**What you should do**
Return only the lines running from the line that holds "imported = [obj" to the line that holds "obj.data.transform(world)", including both.

**Data block**
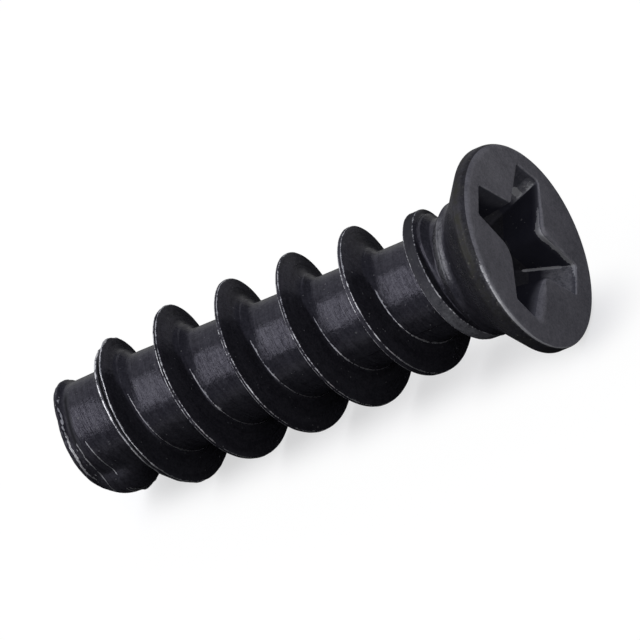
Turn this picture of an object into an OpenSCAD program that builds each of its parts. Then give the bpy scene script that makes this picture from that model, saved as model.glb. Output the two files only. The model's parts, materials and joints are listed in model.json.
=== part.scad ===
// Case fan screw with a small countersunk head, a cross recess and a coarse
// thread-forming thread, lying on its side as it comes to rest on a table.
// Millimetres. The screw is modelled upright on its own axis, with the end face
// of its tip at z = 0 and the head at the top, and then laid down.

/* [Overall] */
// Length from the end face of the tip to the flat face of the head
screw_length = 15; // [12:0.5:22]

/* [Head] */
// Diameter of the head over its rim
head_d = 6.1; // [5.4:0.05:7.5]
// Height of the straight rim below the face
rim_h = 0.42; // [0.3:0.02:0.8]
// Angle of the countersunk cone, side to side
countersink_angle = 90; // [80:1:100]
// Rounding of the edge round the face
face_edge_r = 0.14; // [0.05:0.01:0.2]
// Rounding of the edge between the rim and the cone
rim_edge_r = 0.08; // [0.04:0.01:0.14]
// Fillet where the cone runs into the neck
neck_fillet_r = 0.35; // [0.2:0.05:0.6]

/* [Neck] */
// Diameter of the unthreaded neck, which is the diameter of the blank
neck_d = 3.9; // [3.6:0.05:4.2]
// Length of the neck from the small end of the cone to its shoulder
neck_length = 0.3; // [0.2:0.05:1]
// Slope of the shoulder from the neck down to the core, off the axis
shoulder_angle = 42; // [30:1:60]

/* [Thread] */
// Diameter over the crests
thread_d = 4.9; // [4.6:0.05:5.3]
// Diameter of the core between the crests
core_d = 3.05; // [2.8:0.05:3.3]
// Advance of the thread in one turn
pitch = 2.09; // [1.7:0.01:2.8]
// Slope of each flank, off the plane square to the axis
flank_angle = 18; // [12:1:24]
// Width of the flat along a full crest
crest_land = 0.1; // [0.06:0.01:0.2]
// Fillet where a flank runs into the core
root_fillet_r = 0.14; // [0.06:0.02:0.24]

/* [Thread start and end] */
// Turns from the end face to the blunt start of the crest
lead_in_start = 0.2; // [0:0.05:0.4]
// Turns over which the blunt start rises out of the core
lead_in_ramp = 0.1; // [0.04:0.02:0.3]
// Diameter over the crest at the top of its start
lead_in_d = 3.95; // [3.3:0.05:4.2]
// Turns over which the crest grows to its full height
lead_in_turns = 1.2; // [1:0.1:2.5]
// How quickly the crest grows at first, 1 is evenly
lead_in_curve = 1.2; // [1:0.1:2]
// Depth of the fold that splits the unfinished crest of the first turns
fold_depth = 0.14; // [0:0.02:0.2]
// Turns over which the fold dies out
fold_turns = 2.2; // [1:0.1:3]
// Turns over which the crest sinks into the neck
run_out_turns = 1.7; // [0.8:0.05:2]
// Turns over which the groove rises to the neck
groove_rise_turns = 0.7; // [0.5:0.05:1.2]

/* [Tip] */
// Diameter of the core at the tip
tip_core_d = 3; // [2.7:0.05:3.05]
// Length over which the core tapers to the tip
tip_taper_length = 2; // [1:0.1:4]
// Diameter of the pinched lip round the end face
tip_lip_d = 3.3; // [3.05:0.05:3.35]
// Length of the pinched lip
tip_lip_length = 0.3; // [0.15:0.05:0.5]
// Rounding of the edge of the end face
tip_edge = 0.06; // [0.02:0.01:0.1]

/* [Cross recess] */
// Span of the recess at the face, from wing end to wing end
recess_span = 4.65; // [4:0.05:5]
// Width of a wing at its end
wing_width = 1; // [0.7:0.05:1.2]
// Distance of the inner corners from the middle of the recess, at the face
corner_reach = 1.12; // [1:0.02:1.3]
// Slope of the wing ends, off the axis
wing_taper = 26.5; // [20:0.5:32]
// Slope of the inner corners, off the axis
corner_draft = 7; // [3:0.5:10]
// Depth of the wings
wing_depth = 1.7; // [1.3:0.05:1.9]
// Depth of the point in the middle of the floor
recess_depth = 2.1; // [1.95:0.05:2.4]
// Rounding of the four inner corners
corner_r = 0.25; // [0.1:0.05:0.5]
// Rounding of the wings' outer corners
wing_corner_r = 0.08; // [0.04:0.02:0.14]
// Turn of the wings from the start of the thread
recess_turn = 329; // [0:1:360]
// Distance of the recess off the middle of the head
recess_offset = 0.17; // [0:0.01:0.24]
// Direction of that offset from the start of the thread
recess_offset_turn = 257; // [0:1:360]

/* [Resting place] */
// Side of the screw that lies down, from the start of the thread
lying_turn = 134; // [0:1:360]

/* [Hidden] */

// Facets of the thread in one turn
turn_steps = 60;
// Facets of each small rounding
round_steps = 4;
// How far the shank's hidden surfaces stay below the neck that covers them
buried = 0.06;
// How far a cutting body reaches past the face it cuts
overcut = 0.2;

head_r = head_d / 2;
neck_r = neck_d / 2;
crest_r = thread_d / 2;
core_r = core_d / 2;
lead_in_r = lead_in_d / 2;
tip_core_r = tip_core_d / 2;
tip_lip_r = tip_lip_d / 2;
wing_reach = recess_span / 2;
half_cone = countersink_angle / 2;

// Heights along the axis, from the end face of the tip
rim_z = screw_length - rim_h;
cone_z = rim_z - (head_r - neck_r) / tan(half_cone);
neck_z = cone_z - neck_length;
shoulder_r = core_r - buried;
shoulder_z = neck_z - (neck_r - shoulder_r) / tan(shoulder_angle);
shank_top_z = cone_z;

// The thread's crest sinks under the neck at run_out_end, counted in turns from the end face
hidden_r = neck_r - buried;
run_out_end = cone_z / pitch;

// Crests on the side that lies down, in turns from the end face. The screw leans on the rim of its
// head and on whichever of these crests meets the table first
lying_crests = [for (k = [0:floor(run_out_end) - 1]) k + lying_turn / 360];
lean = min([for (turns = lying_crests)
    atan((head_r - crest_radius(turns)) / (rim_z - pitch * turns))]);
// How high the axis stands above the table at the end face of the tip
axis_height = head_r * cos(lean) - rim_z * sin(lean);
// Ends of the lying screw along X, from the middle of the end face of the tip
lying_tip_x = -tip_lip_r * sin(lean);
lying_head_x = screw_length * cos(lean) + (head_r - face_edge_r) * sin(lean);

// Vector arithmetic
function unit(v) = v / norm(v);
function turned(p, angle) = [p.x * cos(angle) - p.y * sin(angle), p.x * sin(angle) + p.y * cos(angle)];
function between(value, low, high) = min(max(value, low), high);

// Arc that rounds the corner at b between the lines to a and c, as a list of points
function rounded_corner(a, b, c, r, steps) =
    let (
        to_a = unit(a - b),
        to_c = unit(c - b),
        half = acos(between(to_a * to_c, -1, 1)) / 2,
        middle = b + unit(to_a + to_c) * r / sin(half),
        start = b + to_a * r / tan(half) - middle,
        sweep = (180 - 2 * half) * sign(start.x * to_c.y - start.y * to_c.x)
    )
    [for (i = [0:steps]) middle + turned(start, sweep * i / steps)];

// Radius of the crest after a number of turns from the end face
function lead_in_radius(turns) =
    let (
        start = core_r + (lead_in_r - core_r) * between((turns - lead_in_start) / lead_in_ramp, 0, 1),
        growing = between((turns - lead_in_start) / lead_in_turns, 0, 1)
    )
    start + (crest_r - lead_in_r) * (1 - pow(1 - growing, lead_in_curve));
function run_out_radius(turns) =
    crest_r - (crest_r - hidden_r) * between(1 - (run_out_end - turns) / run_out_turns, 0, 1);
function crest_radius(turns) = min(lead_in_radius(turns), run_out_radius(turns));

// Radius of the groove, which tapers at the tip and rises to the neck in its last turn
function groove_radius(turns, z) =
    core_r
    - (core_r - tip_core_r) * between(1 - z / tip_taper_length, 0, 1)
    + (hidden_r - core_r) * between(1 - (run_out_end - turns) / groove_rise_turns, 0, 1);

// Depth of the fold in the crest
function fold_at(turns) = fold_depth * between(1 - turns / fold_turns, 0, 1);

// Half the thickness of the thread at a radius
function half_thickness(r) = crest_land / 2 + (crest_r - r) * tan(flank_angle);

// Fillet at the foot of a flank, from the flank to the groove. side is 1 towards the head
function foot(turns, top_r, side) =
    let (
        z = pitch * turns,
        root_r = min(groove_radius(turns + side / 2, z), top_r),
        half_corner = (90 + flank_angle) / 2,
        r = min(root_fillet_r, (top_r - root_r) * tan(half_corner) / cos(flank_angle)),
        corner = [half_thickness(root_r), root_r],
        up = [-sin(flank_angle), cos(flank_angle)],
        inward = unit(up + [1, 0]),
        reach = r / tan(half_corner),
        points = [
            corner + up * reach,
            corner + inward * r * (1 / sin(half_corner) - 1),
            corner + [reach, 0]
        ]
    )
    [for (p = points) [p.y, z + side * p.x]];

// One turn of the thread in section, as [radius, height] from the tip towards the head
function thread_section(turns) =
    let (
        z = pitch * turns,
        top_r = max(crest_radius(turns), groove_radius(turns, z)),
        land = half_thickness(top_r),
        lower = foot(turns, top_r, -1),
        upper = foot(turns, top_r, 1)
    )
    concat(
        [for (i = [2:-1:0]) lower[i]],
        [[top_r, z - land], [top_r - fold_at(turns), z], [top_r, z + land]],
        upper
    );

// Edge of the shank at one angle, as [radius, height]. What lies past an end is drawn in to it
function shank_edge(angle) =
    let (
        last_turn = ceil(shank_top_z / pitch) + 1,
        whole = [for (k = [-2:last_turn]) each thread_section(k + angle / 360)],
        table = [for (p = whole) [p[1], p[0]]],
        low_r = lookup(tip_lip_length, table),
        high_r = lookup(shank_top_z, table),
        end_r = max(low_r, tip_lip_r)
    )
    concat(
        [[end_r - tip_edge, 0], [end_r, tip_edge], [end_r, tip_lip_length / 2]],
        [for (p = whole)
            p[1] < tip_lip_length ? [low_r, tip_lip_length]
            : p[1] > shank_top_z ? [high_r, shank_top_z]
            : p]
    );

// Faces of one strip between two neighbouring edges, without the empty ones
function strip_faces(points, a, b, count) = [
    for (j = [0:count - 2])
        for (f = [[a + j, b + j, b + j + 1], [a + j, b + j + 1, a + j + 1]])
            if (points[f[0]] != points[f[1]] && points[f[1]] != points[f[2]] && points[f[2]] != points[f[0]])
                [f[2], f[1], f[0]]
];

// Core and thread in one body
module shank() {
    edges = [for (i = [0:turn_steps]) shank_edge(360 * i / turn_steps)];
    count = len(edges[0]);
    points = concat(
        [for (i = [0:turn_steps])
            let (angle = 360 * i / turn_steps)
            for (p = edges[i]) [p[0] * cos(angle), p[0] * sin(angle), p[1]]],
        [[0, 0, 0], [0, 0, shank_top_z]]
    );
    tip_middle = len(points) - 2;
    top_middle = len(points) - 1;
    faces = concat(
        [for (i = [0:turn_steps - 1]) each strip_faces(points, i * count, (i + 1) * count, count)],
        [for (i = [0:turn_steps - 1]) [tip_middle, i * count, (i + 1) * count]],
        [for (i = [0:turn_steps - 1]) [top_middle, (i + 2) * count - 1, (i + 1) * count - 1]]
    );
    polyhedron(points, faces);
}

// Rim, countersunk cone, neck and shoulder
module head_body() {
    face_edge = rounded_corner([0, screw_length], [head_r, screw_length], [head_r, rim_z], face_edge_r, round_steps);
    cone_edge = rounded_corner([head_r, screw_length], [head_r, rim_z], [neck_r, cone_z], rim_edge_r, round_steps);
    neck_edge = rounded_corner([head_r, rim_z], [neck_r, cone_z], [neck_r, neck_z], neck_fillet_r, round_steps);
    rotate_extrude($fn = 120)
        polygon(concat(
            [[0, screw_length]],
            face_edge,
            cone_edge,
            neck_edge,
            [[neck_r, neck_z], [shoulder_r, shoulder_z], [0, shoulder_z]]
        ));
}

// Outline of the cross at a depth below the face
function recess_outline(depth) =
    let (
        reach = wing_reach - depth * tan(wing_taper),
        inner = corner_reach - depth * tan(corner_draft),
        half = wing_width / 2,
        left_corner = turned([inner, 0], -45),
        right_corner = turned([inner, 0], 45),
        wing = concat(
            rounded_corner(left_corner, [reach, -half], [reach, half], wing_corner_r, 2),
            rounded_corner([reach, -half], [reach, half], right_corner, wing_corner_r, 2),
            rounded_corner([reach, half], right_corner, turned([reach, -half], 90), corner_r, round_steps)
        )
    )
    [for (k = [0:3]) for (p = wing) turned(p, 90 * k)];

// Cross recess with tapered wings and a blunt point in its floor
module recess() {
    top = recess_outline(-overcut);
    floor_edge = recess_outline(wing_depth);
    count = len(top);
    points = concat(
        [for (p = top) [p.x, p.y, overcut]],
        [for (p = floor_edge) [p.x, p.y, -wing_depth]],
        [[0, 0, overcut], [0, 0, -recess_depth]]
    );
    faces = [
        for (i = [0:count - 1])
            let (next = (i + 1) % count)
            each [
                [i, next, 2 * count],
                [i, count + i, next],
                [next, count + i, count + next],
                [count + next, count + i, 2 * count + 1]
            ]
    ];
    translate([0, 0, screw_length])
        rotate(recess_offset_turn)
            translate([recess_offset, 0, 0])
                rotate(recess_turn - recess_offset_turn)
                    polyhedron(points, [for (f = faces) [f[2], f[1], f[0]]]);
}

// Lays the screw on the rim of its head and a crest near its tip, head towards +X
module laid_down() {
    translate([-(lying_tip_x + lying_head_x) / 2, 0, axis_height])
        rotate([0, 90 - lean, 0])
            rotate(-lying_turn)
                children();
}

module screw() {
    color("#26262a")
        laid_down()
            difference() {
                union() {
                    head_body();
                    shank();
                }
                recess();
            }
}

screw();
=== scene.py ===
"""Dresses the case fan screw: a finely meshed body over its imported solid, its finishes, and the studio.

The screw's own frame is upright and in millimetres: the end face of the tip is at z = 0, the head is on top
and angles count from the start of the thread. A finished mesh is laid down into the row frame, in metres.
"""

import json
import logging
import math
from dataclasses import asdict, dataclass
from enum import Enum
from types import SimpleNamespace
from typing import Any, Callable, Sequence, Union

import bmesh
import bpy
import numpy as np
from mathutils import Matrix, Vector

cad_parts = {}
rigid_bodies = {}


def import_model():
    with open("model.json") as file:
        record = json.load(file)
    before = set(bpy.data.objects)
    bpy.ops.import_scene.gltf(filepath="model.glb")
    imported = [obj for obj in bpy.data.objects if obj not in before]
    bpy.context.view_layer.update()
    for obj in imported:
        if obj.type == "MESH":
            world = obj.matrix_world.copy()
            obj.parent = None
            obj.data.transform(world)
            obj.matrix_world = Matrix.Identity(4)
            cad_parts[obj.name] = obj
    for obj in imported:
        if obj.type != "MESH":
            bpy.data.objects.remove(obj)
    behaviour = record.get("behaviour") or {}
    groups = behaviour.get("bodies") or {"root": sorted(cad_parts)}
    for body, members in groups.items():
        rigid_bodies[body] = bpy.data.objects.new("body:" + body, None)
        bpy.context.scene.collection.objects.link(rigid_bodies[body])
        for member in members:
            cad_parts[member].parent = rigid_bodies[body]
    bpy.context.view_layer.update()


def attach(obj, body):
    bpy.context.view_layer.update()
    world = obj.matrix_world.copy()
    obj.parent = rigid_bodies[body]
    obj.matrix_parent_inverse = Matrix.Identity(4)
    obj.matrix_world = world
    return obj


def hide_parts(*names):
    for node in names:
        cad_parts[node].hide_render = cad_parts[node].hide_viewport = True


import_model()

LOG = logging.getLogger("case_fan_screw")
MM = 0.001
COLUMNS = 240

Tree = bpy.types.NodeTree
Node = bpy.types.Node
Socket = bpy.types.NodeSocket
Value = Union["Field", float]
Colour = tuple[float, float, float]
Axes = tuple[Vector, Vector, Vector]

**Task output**
    imported = [obj for obj in bpy.data.objects if obj not in before]
    bpy.context.view_layer.update()
    for obj in imported:
        if obj.type == "MESH":
            world = obj.matrix_world.copy()
            obj.parent = None
            obj.data.transform(world)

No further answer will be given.